Ismail, based in Lampedusa, explains how, in addition to his core responsibilities as a cultural mediator, he also collaborates with Italian authorities on various tasks such as conducting health checks and assisting potential victims of trafficking or smuggling. This ensures that newly disembarked migrants are not only provided with essential information but also guided through the necessary identification procedures.
“A person who arrives in a country that he doesn’t know may have prejudices or fears,” explains Said, a cultural mediator with the Immigration Office in Lampedusa. “In such case, you have to reassure him. Already when you speak to him in his own language, you are opening a world to him.”
What truly sets cultural mediators apart is their own personal migration journeys. Many of them have walked the same path as the people they assist, which allows them to empathize on a deeper level. They see their role as an opportunity to offer the kind of assistance and support they wished they had received themselves when they first arrived in Italy.
Selamawit from Eritrea, a cultural mediator with the Immigration Office in Naples, recalls her own arrival in Italy, saying, “I hope to always be useful to those arriving because I understand what it means being on the other side – what fear means.”
While empathy and language skills form the foundation for building rapport and effective communication, it is equally important to possess a robust skill set and high degree of professionalism. Navigating immigration processes involves a web of complex regulations, demanding that cultural mediators possess a deep understanding of these intricacies to ensure migrants’ rights are protected and their needs met.
“We have witnessed a change of perspective from the authorities about how important these profiles are,” explains Giulia Falzoi, Head of the Migration Management Unit at IOM Italy. The project's positive reception has paved the way for similar initiatives in Spain and Ireland. Spain faces significant challenges in managing irregular migration flows into the country, requiring a coordinated presence of professionals at key entry points to facilitate collaboration among various stakeholders in the field.
To this aim, IOM Spain is currently supporting the Spanish authorities in the management of migratory flows to Spain at the main arrival points through cultural mediators who are providing migrants with crucial information about their rights and responsibilities.
To this end, IOM has deployed staff in Almería, Gran Canaria, and Málaga and other points of arrival in Spain. Mamadou from Senegal, who is currently based in Las Palmas in Gran Canaries, has been working with IOM Spain since the project’s inception.
He emphasizes that the approach effectively breaks down cultural barriers by providing beneficiaries with “exceptional warmth and support from the moment they set foot in the country.” This positive first experience fosters trust in legal procedures and paves the way for a more open and constructive dialogue between migrants and Spanish authorities.

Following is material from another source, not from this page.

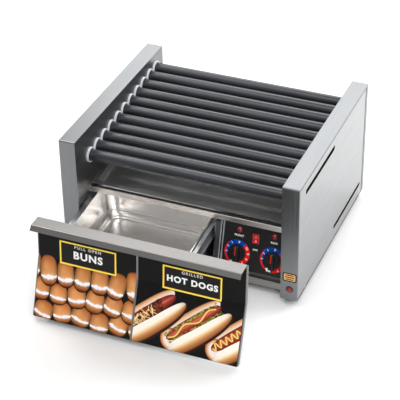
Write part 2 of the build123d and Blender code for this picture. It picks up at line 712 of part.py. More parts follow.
def drawer_frame():
    """Sheet cradle fixed to the drawer front: two sides with inward feet, and a back."""
    behind = SHEET_BACK + SHEET / 2 + 0.05
    top_q = RIM_Q - RIM_T
    low_front = slope_point(0, FRAME_BOTTOM_Q)[1] - 17.0

    def side_sheet(x0, x1):
        z_top = slope_point(-220.0, top_q)[1]
        return side_plate(
            ((front_line(z_top, behind), z_top), (front_line(low_front, behind), low_front),
             slope_point(FRAME_BACK_P, FRAME_BOTTOM_Q), slope_point(FRAME_BACK_P, top_q)), x0, x1)

    left = side_sheet(FRAME_LEFT_X, FRAME_LEFT_X + SHEET)
    right = side_sheet(FRAME_RIGHT_X - SHEET, FRAME_RIGHT_X)
    back = tilt(block(FRAME_LEFT_X, FRAME_RIGHT_X, FRAME_BACK_P - SHEET, FRAME_BACK_P, FRAME_BOTTOM_Q, top_q))
    front_p = -232.0
    feet_in = [
        tilt(block(x0, x1, front_p, FRAME_BACK_P, FRAME_BOTTOM_Q, FRAME_BOTTOM_Q + SHEET))
        for x0, x1 in ((FRAME_LEFT_X, FRAME_LEFT_X + 14), (FRAME_RIGHT_X - 14, FRAME_RIGHT_X))
    ]
    return left + right + back + feet_in[0] + feet_in[1]


PAN_WALL = 1.0
PAN_SHOULDER_Q = 50.0
PAN_FLOOR_Q = 36.5
PAN_CORNER_R = 34.0
PAN_SHOULDER_IN = 13.0
PAN_DRAFT = 2.5


def bun_pan():
    """Deep-drawn stainless pan: flat rim, upper wall, rounded shoulder and a narrower basin."""
    width = FRAME_RIGHT_X - FRAME_LEFT_X
    length = PAN_BACK_P - PAN_FRONT_P
    centre = Pos((FRAME_RIGHT_X + FRAME_LEFT_X) / 2, (PAN_FRONT_P + PAN_BACK_P) / 2, RIM_Q)
    rim_w = 2.2

    def cavity(inset):
        upper_depth = RIM_Q - PAN_SHOULDER_Q - inset
        lower_depth = RIM_Q - PAN_FLOOR_Q - inset
        outer = RectangleRounded(width - 2 * rim_w - 2 * inset, length - 2 * rim_w - 2 * inset,
                                 PAN_CORNER_R - inset)
        step = rim_w + PAN_SHOULDER_IN + inset
        inner = RectangleRounded(width - 2 * step, length - 2 * step, PAN_CORNER_R - inset)
        upper = extrude(outer, amount=-upper_depth, taper=PAN_DRAFT)
        lower = extrude(inner, amount=-lower_depth, taper=PAN_DRAFT)
        lower = fillet(lower.faces().sort_by(Axis.Z)[0].edges(), 9 - inset)
        upper = fillet(upper.faces().sort_by(Axis.Z)[0].edges(), 6 - inset)
        return upper + lower

    rim = extrude(RectangleRounded(width, length, 6), amount=-RIM_T)
    pan = rim + cavity(0) - cavity(PAN_WALL)
    return tilt(centre * pan)


# ---------------------------------------------------------------- ball-bearing slides
def slide_section(boxes, p_front):
    """Long member on both sides of the drawer, from (u0, u1, q0, q1) boxes drawn away from the drawer."""
    members = []
    for edge, side in ((FRAME_LEFT_X, -1), (FRAME_RIGHT_X, 1)):
        member = Part()
        for u0, u1, q0, q1 in boxes:
            member += block(edge + side * u0, edge + side * u1, p_front, p_front + SLIDE_LENGTH,
                            SLIDE_Q + q0, SLIDE_Q + q1)
        members.append(tilt(member))
    return members


def slide_inner_members():
    """Members fixed to the drawer's sides."""
    boxes = ((0, 1.2, -13, 13), (1.2, 4.6, 11.8, 13), (1.2, 4.6, -13, -11.8))
    return group(slide_section(boxes, SLIDE_FRONT_P - DRAWER_TRAVEL_IN))


def slide_middle_members():
    """I-shaped members that run half as far as the drawer, with the strips that hold their balls."""
    boxes = ((7.0, 8.2, -16.8, 16.8), (5.2, 12.3, 15.6, 16.8), (5.2, 12.3, -16.8, -15.6))
    members = slide_section(boxes, SLIDE_FRONT_P - DRAWER_TRAVEL_IN / 2)
    cages = slide_section(((1.9, 5.7, 14.4, 15.6),), SLIDE_FRONT_P - DRAWER_TRAVEL_IN / 2)
    return group(members + cages)


def slide_outer_channels():
    """Channels fixed to the inner plate and to the control box wall."""
    boxes = ((13.3, 14.5, -18.5, 18.5), (9.2, 13.3, 17.3, 18.5), (9.2, 13.3, -18.5, -17.3))
    return group(slide_section(boxes, SLIDE_FRONT_P))


# ---------------------------------------------------------------- fasteners
def cover_screws():
    """Pan-head screws of the side panels."""
    screws = []
    for side in SIDES:
        face = (OUTER_X - PANEL_OUT) * side
        for y, z in SIDE_SCREWS:
            head = rod_x(3.8, face, face + 0.35 * side, y, z)
            shank = rod_x(SCREW_R, face, face - 6 * side, y, z)
            screws.append(head + shank)
    return group(screws)


def write(name, shape):
    """Move a piece's solids to the part's own frame and write them."""
    placed = [Pos(0, -ORIGIN_Y, FOOT_H) * solid for solid in shape.solids()]
    export_step(placed[0] if len(placed) == 1 else Compound(placed), f"parts/{name}.step")


def build():
    for side, word in ((-1, "left"), (1, "right")):
        write(f"{word}_tower_shell", tower_shell(side))
        write(f"{word}_side_panel", side_panel(side))
        write(f"{word}_inner_plate", inner_plate(side))
    for number, (y, z) in enumerate(roller_centres(), start=1):
        write(f"roller_{number:02d}", roller(y, z))
        write(f"roller_sprocket_{number:02d}", roller_sprocket(y, z))
    write("knob_front", knob(*DIALS[0]))
    write("knob_rear", knob(*DIALS[1]))
    makers = (
        base_pan, back_panel, cord_gland, tray_front_rail, feet, roller_bearings,
        drive_sprocket, gear_motor, motor_bracket, roller_chain, heating_elements, element_holders,
        drip_tray, control_fascia, fascia_trim, control_box_wall, dial_plates, heat_switches,
        indicator_lenses, rocker_bezel, power_rocker, drawer_front, graphic_panels, graphic_divider,
        drawer_frame, bun_pan, slide_inner_members, slide_middle_members, slide_outer_channels,
        cover_screws,
    )
    for maker in makers:
        write(maker.__name__, maker())


os.makedirs("parts", exist_ok=True)
build()
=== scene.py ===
"""Looks of the hot dog roller grill: finishes, printed graphics, dials, small hardware and studio.

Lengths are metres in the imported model's frame: X right, Y back, Z up, the drawer opens towards -Y.
"""

import json
import math
import random

import bmesh
import bpy
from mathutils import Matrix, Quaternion, Vector


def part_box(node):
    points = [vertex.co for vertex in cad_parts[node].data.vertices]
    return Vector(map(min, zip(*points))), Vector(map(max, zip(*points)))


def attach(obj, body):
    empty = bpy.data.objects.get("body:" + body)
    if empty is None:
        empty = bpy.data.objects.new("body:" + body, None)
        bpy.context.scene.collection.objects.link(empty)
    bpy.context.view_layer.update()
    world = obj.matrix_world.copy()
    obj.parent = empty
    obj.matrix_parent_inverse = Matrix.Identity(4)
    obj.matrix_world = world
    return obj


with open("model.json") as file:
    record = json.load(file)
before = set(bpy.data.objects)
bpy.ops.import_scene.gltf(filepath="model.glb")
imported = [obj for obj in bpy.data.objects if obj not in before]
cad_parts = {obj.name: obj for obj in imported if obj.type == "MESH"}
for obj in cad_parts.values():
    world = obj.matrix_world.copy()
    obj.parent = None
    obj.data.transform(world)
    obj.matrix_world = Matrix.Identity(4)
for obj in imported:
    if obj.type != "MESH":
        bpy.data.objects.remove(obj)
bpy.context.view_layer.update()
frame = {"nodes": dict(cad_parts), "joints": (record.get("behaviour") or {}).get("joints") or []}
nodes = frame["nodes"]
joints = {joint["name"]: joint for joint in frame["joints"]}
MM = 0.001
FULL_TURN = 2 * math.pi
X_AXIS = Vector((1, 0, 0))
Y_AXIS = Vector((0, 1, 0))
PAINT = "paint"


# ---------------- finishes
class Finish:
    """A Principled material with helpers for the node chains that the finishes share."""

    def __init__(self, name, colour, roughness, metallic=0.0, **sockets):
        self.material = bpy.data.materials.new(name)
        self.material.use_nodes = True
        self.tree = self.material.node_tree
        self.shader = self.tree.nodes["Principled BSDF"]
        self.set(Base_Color=(*colour, 1), Roughness=roughness, Metallic=metallic, **sockets)

    def set(self, **sockets):
        for key, value in sockets.items():
            self.shader.inputs[key.replace("_", " ")].default_value = value

    def add(self, kind, **values):
        node = self.tree.nodes.new(kind)
        for key, value in values.items():
            setattr(node, key, value)
        return node

    def link(self, source, target):
        self.tree.links.new(source, target)

    def place(self, stretch):
        """Object coordinates, multiplied per axis."""
        coordinates = self.add("ShaderNodeTexCoord")
        mapping = self.add("ShaderNodeMapping")
        mapping.inputs["Scale"].default_value = stretch
        self.link(coordinates.outputs["Object"], mapping.inputs["Vector"])
        return mapping.outputs["Vector"]

    def noise(self, scale, stretch=(1, 1, 1), detail=3.0, roughness=0.5):
        node = self.add("ShaderNodeTexNoise")
        node.inputs["Scale"].default_value = scale
        node.inputs["Detail"].default_value = detail
        node.inputs["Roughness"].default_value = roughness
        self.link(self.place(stretch), node.inputs["Vector"])
        return node.outputs["Fac"]

    def blend_colour(self, factor, low, high, start=0.35, end=0.65):
        """Base colour runs from low to high as factor runs from start to end."""
        ramp = self.add("ShaderNodeValToRGB")
        ramp.color_ramp.elements[0].position = start
        ramp.color_ramp.elements[0].color = (*low, 1)
        ramp.color_ramp.elements[1].position = end
        ramp.color_ramp.elements[1].color = (*high, 1)
        self.link(factor, ramp.inputs["Fac"])
        self.link(ramp.outputs["Color"], self.shader.inputs["Base Color"])

    def vary_roughness(self, factor, low, high, start=0.35, end=0.65):
        """Roughness runs from low to high as factor runs from start to end."""
        spread = self.add("ShaderNodeMapRange")
        for key, value in (("From Min", start), ("From Max", end), ("To Min", low), ("To Max", high)):
            spread.inputs[key].default_value = value
        self.link(factor, spread.inputs["Value"])
        self.link(spread.outputs["Result"], self.shader.inputs["Roughness"])

    def bump(self, height, depth, strength):
        """Surface relief; a second call adds its relief on top of the first."""
        node = self.add("ShaderNodeBump")
        node.inputs["Strength"].default_value = strength
        node.inputs["Distance"].default_value = depth
        self.link(height, node.inputs["Height"])
        before = self.shader.inputs["Normal"].links
        if before:
            self.link(before[0].from_socket, node.inputs["Normal"])
        self.link(node.outputs["Normal"], self.shader.inputs["Normal"])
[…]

Simultaneously, since 2022, IOM Ireland been delivering specialized cultural mediation services to the International Protection Office within the Irish Department of Justice. The main target groups have been mixed asylum seekers and beneficiaries of other protective measures who are currently applying for asylum in Ireland.
Julian, who joined IOM as a cultural mediator in Ireland in 2022, considers his role to be instrumental in bridging the gap between applicants from diverse backgrounds. Many of them face language barriers that hinder them from fully expressing themselves.
Since applicants are often filled with uncertainty about their future, cultural mediators like Julian play a crucial role in providing them with clarity about the system and procedures. As they gain a better understanding and adapt to their new environment, they begin to feel at ease and develop a sense of belonging and security through the support provided.
Greta Alessandri, Immigration and Border Governance (IBG) Programme Manager with IOM Ireland, highlights the significant role that cultural mediators play. “This expertise is not only valued by the government authorities they collaborate with but also by the very beneficiaries they assist,” Greta explains.
As the world commemorated the 10th anniversary of the Lampedusa tragedy on October 3, a devastating event in which 368 migrants lost their lives in one of the Mediterranean’s most tragic shipwrecks, it became painfully clear that migration challenges persist.
“If you don't have the human side, I think you should change jobs,” says Ahmed, cultural mediator in Italy.
The cultural mediation project in Italy is funded by the Italian Ministry of Interior through DG HOME funds from the European Commission and the Swiss State Secretariat for Migration, the project in Spain by the Ministry of Interior in Spain, and the project in Ireland by the Department of Justice in Ireland.